Usually, investment trust boards offer shorter contracts to maintain flexibility to sack managers for poor performance.
Mr Godfrey argues that fund managers require this freedom to fully implement their investment strategy, allowing them to avoid the pressure of abandoning a focus on business fundamentals to profit from short term bumper performance that keeps their numbers up.
He added: ‘If you are willing to swap short termism and for a long investment horizon and are willing to fasten your seat belt when things get rough, we should be able to deliver a good return without the need to take higher risks.’
THE PEOPLE’S TRUST MANAGERS
Investment Manager Strategy Lead Managers Artemis Investment Management UK Smaller Companies Mark Niznik & William Tamworth Comgest Pan-European Arnaud Cosserat Franz Weis Alistair Wittet & Sébastien Thévoux-Chabuel First State Investments Asia-Pacific including Japan First State Stewart Asia Investment Team led by Martin Lau Richard Jones Vinay Agarwal & Alistair Thompson J O Hambro Capital Management Global Ben Leyland & Robert Lancastle Lansdowne Partners Clean Energy Per Lekander
Of course whether the trust is able to meet its aimed for return aim will also depend on market conditions, but Mr Godfrey said it will be accountable to its investors if things fall short.
If the fund’s performance fails to meet objectives, shareholders will be written to with an explanation as to why.
They will then get to vote on whether to remove the boss himself if the target has not been met at the end of the seven year period.
Managers will get paid a fee for their service and not receive a performance bonus.
Mr Godfrey said: ‘I don’t understand why a fund manager should be rewarded further than their initial salary for doing their job.
‘My general feeling is that a performance fee allows asset managers to offer investors a low sticker price. However, investors are likely to end up spending more money in the long run.’
People power: Founder Daniel Godfrey believes his new investment trust can offer a different way to invest
One of the more notable quirks of the investment trust is almost a fifth of the money will be allocated to clean energy investments.
What is more, it aims to make a social impact through investment in social enterprises and charities dealing with some of the most difficult issues of deprivation in the UK.
For example, an initial one per cent of the fund’s assets will be invested in a portfolio of social impact investments managed by the social investment arm of The Big Issue Group. The figure could rise to 5 per cent, Mr Godfrey said.
The sum will not be a charitable donation, but an investment into projects that should generate social impact as well as modest, steady financial returns, he added.
In addition, the fund also holds true to the ‘of the people’ part of the mantra as the costs associated with the launch have been footed by some 2,335 investors who crowdfunded the People’s Trust launch.

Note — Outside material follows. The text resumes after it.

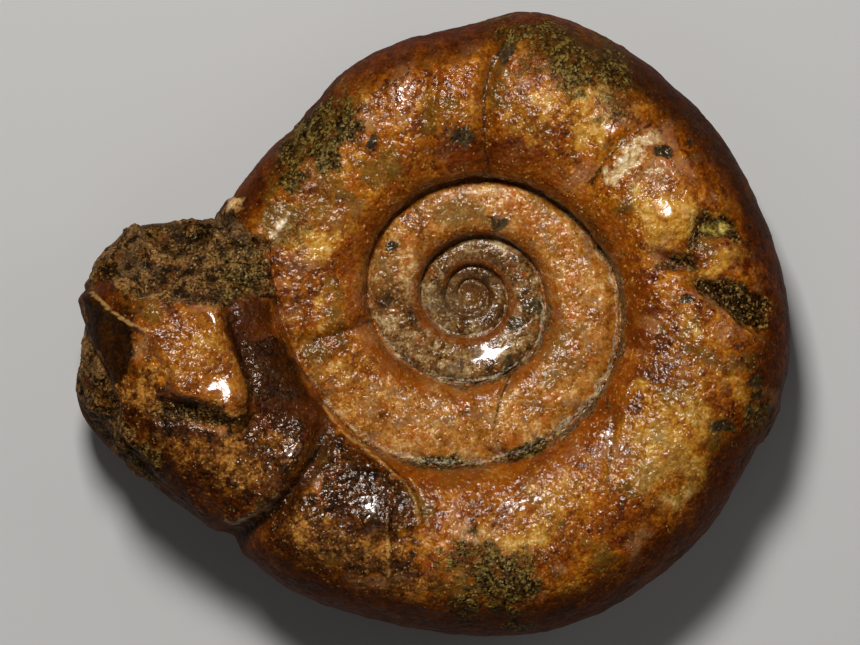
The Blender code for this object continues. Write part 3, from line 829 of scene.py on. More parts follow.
# %% Outlines of plates, rock and pits
PLATE_EDGE = 0.34
PLATE_RAGGED = 0.42
PLATES = {
    "orange": [
        ([(-16.0, -1.9), (-15.0, -1.0), (-13.7, -0.8), (-12.5, -0.9), (-12.1, -2.0), (-11.7, -3.2), (-11.2, -4.2),
          (-11.1, -5.2), (-11.4, -5.8), (-12.2, -5.7), (-13.4, -5.2), (-14.6, -5.2), (-14.8, -4.6), (-15.4, -3.4),
          (-15.7, -2.5)], 1.0),
    ],
    "dark_shell_and_shade": [
        # the first two plates, on the left face of the broken end and on the strip beside the facet, are partly
        # painted shade where these faces turn from the key light; the rest is dark shell
        ([(-19.2, 0.1), (-18.1, -0.6), (-16.9, -1.3), (-16.8, -2.5), (-16.9, -3.8), (-17.4, -4.9), (-18.0, -4.2),
          (-18.7, -2.7), (-19.2, -1.1)], 1.0),
        ([(-11.6, -2.6), (-10.0, -2.1), (-9.0, -2.6), (-8.0, -4.6), (-7.6, -5.6), (-9.0, -5.6), (-10.8, -5.4),
          (-11.1, -4.4)], 0.65),
        ([(-11.9, -11.0), (-10.9, -10.7), (-10.1, -10.1), (-9.7, -9.5), (-10.4, -9.1), (-11.5, -9.9),
          (-12.1, -10.4)], 0.7),
        ([(-7.0, -6.9), (-6.2, -7.0), (-4.8, -8.1), (-2.8, -10.1), (-2.5, -11.4), (-3.3, -12.6), (-4.0, -12.0),
          (-4.8, -11.6), (-5.8, -12.2), (-6.8, -11.4), (-7.4, -9.3), (-7.3, -7.9)], 0.75),
    ],
    "red": [
        ([(-12.2, -0.9), (-10.2, -0.2), (-9.8, -1.5), (-9.3, -2.5), (-8.3, -3.8), (-7.2, -5.8), (-7.1, -6.2),
          (-7.8, -7.4), (-8.8, -8.8), (-10.2, -8.4), (-10.5, -7.5), (-11.0, -6.8), (-11.1, -5.7), (-11.2, -4.4),
          (-11.7, -3.2), (-12.1, -2.0)], 0.8),
    ],
    # painted shade: darker where faces of the broken end and the rims turn away from the key light, and in the hollow
    # beside the lump; a few plates also darken the stone's own tone
    "painted_shade": [
        ([(-19.2, 0.1), (-18.1, -0.6), (-16.9, -1.3), (-16.8, -2.5), (-16.9, -3.8), (-17.4, -4.9), (-18.0, -4.2),
          (-18.7, -2.7), (-19.2, -1.1)], 0.95),
        ([(-12.1, -0.8), (-11.2, -0.3), (-10.1, -0.4), (-9.6, -2.2), (-8.3, -4.8), (-7.6, -6.2), (-8.4, -7.6),
          (-9.6, -6.9), (-10.6, -5.8), (-11.2, -4.4), (-11.9, -2.4)], 0.7),
        ([(-9.2, -2.4), (-7.9, -4.8), (-6.6, -6.6), (-7.0, -8.6), (-8.4, -10.2), (-9.4, -10.6), (-8.3, -8.8),
          (-7.7, -7.2), (-8.3, -5.6), (-9.4, -3.8)], 0.75),
        ([(-16.9, -6.2), (-15.6, -6.1), (-14.2, -8.6), (-12.9, -11.6), (-14.4, -11.0), (-16.0, -9.6)], 0.35),
        ([(-6.4, -7.6), (-5.0, -8.4), (-3.6, -10.4), (-3.6, -12.4), (-4.8, -12.0), (-6.2, -10.4)], 0.5),
        ([(4.5, 13.2), (8.5, 11.7), (11.5, 9.2), (13.8, 6.2), (15.3, 2.6), (14.4, 2.6), (12.6, 5.9), (10.3, 8.4),
          (7.3, 10.6), (4.5, 12.2)], 0.65),
        ([(7.8, -0.2), (9.8, -0.8), (11.6, -2.4), (12.7, -6.2), (11.2, -7.0), (9.4, -5.8), (8.2, -3.8)], 0.35),
        ([(-9.9, -13.0), (-7.4, -12.6), (-6.4, -11.0), (-5.2, -12.6), (-3.0, -13.6), (-3.2, -15.4), (-6.4, -14.9),
          (-9.0, -13.9)], 0.45),
    ],
    "rock": [
        ([(-19.2, 0.3), (-18.9, 2.1), (-17.6, 3.6), (-15.0, 4.3), (-12.9, 4.2), (-11.5, 3.4), (-10.1, 2.7),
          (-9.9, -0.2), (-12.2, -0.7), (-14.0, -0.5), (-15.5, -0.3), (-17.0, 0.1), (-18.2, 0.6)], 1.0),
        ([(-19.2, -0.6), (-19.6, -2.0), (-21.0, -3.1), (-21.0, -5.2), (-20.0, -6.8), (-18.4, -8.4), (-16.8, -9.4),
          (-15.8, -8.9), (-16.7, -7.2), (-17.3, -5.8), (-18.0, -4.2), (-18.8, -2.6)], 0.9),
    ],
    "sand": [
        ([(-12.9, 2.6), (-11.0, 3.1), (-10.1, 2.1), (-10.1, -0.2), (-12.2, -0.7), (-12.8, 0.7)], 0.5),
    ],
    "pit": [
        ([(11.1, 0.8), (12.0, 0.8), (12.6, 0.65), (13.8, 0.3), (14.9, -0.4), (15.0, -1.1), (14.7, -1.8),
          (14.2, -1.8), (13.2, -1.6), (12.8, -1.1), (12.1, -0.6), (11.4, 0.1)], 1.0),
        ([(11.0, 3.7), (11.6, 4.0), (12.6, 4.0), (13.15, 3.75), (13.15, 3.2), (13.5, 2.7), (13.85, 2.4),
          (13.0, 2.6), (12.1, 2.8), (11.4, 2.7), (11.15, 2.2), (10.8, 2.5), (10.9, 3.2)], 1.0),
        ([(8.9, 1.25), (9.35, 1.6), (10.0, 1.75), (10.55, 1.85), (10.8, 2.3), (11.15, 2.3), (11.15, 1.85),
          (10.9, 1.3), (10.2, 1.05), (9.5, 1.0), (9.0, 1.0)], 0.9),
        # the recess under the orange facet: its dark colour is painted shade
        ([(-15.7, -5.5), (-14.6, -5.4), (-13.4, -5.5), (-12.2, -5.9), (-11.4, -6.1), (-11.6, -6.4), (-12.5, -6.4),
          (-13.7, -6.2), (-15.2, -6.4), (-15.9, -5.9)], 0.8),
    ],
    "olive": [
        ([(11.2, 3.3), (11.7, 3.7), (12.5, 3.65), (13.0, 3.25), (12.6, 2.95), (11.8, 2.9)], 1.0),
    ],
    "grey": [
        ([(-16.9, 0.9), (-16.0, 1.1), (-15.4, 0.5), (-15.6, -0.1), (-16.5, -0.2)], 0.7),
    ],
    "pale": [
        ([(6.5, 5.6), (6.7, 6.2), (7.6, 7.2), (8.5, 8.0), (9.2, 8.2), (9.5, 7.7), (9.0, 7.1), (8.4, 6.4), (7.6, 5.8),
          (7.1, 5.2)], 1.0),
        ([(-12.1, -11.2), (-10.9, -10.9), (-10.0, -10.3), (-9.6, -9.8), (-9.3, -10.0), (-9.9, -10.8),
          (-10.8, -11.3), (-11.9, -11.7)], 0.7),
    ],
}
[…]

It’s initial funding target of £100,000 has been exceeded by £16,000. Any surplus cash after launch will be injected into the Trust.
Adults are still able to pledge a minimum of £20 or £10 for those under the age of 35, to join the growing list of ‘founders’ until the end of July.
Founders will be offered a small discount at launch.
The annual report will provide a comprehensive cost breakdown to allow investors to identify exact costs of things like the audit processes and fees paid to third party organisations to safeguard the fund’s assets known as the custodial levy.
It will also provide a ball park figures of the likely costs the fund is likely to incur over the following year.
One cost that will remain shielded from the public eye is how much is paid to each fund manager so as not to diminish the trust’s position to negotiate competitive salaries, says Mr Godfrey.
The People’s Trust is gearing up to a September launch, but Mr Godfrey says it is still working through some of the finer details of how people will invest.
For example the minimum investment threshold is as yet to be established because the cost of investing a small sum at the time of launch is still being calculated.
Somewhat more importantly, the trust has not nailed down the total cost of investment – although the founders has already said that while he will aim to keep fees down, it will not be a super low-cost investment.
Mr Godfrey said the levy is likely to be around the 1.25 per cent mark but expects this figure will fall as the investment trust grows in size.
That means that investors must be willing to commit enough to the idea behind the trust and its principles to pay more than they would do for many other investments. A simple Vanguard global tracker fund could be bought with ongoing charges of 0.24 per cent, while rival multi-manager global investment trust Witan has ongoing charges of 0.79 per cent.
Investors will be able to buy and sell shares in the trust either through regular stock brokers or through a platform offered by the fund itself, where people can contribute as little as £10 per week through direct debt.